Documentation
¶
Overview ¶
Package indexer defines the Indexer component interface for storing documents and their vector representations in a backend store.
Overview ¶
An Indexer is the write path of a RAG pipeline. It takes schema.Document values, optionally generates vector embeddings, and persists them in a backend (vector DB, search engine, etc.) for later retrieval.
Concrete implementations (VikingDB, Milvus, Elasticsearch, …) live in eino-ext:
github.com/cloudwego/eino-ext/components/indexer/
Vector Dimension Consistency ¶
When using the [Options.Embedding] option, the embedding model must be identical to the one used by the paired [retriever.Retriever]. Mismatched models produce vectors in different spaces — queries will not match stored documents.

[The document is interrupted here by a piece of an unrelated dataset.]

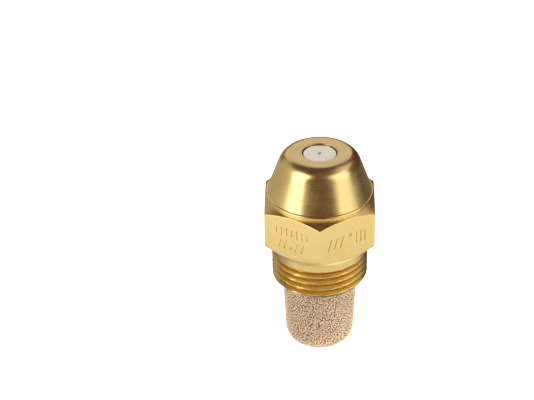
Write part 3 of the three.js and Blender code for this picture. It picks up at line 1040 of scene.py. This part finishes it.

See https://www.cloudwego.io/docs/eino/core_modules/components/indexer_guide/
Index ¶
Constants ¶
This section is empty.
Variables ¶
This section is empty.
Functions ¶
func GetImplSpecificOptions ¶ added in v0.3.6
GetImplSpecificOptions extracts implementation-specific options from opts, merging onto base. Call alongside GetCommonOptions inside Store.
Types ¶
type CallbackInput ¶
type CallbackInput struct {
// Docs is the documents to be indexed.
Docs []*schema.Document
// Extra is the extra information for the callback.
Extra map[string]any
}
CallbackInput is the input for the indexer callback.
func ConvCallbackInput ¶
func ConvCallbackInput(src callbacks.CallbackInput) *CallbackInput
ConvCallbackInput converts the callback input to the indexer callback input.
type CallbackOutput ¶
type CallbackOutput struct {
// IDs is the ids of the indexed documents returned by the indexer.
IDs []string
// Extra is the extra information for the callback.
Extra map[string]any
}
CallbackOutput is the output for the indexer callback.
func ConvCallbackOutput ¶
func ConvCallbackOutput(src callbacks.CallbackOutput) *CallbackOutput
ConvCallbackOutput converts the callback output to the indexer callback output.
type Indexer ¶
type Indexer interface {
// Store stores the documents and returns their assigned IDs.
Store(ctx context.Context, docs []*schema.Document, opts ...Option) (ids []string, err error) // invoke
}
Indexer stores documents (and optionally their vector embeddings) in a backend for later retrieval.
Store accepts a batch of schema.Document values and returns the IDs assigned to them by the backend. When [Options.Embedding] is provided, the implementation generates vectors before storing — the same embedder must be used by the paired [retriever.Retriever].
Use [Options.SubIndexes] to write documents into logical sub-partitions within the same store.
type Option ¶
type Option struct {
// contains filtered or unexported fields
}
Option is a call-time option for an Indexer.
func WithEmbedding ¶
WithEmbedding is the option to set the embedder for the indexer, which convert document to embeddings.
func WithSubIndexes ¶
WithSubIndexes is the option to set the sub indexes for the indexer.
func WrapImplSpecificOptFn ¶ added in v0.3.6
WrapImplSpecificOptFn wraps an implementation-specific option function so it can be passed alongside standard options. For use by Indexer implementors.
type Options ¶
type Options struct {
// SubIndexes is the sub indexes to be indexed.
SubIndexes []string
// Embedding is the embedding component.
Embedding embedding.Embedder
}
Options is the options for the indexer.
func GetCommonOptions ¶
GetCommonOptions extracts standard Options from opts, merging onto base. Implementors must call this inside Store:
func (idx *MyIndexer) Store(ctx context.Context, docs []*schema.Document, opts ...indexer.Option) ([]string, error) {
options := indexer.GetCommonOptions(nil, opts...)
// use options.Embedding to generate vectors before storage
}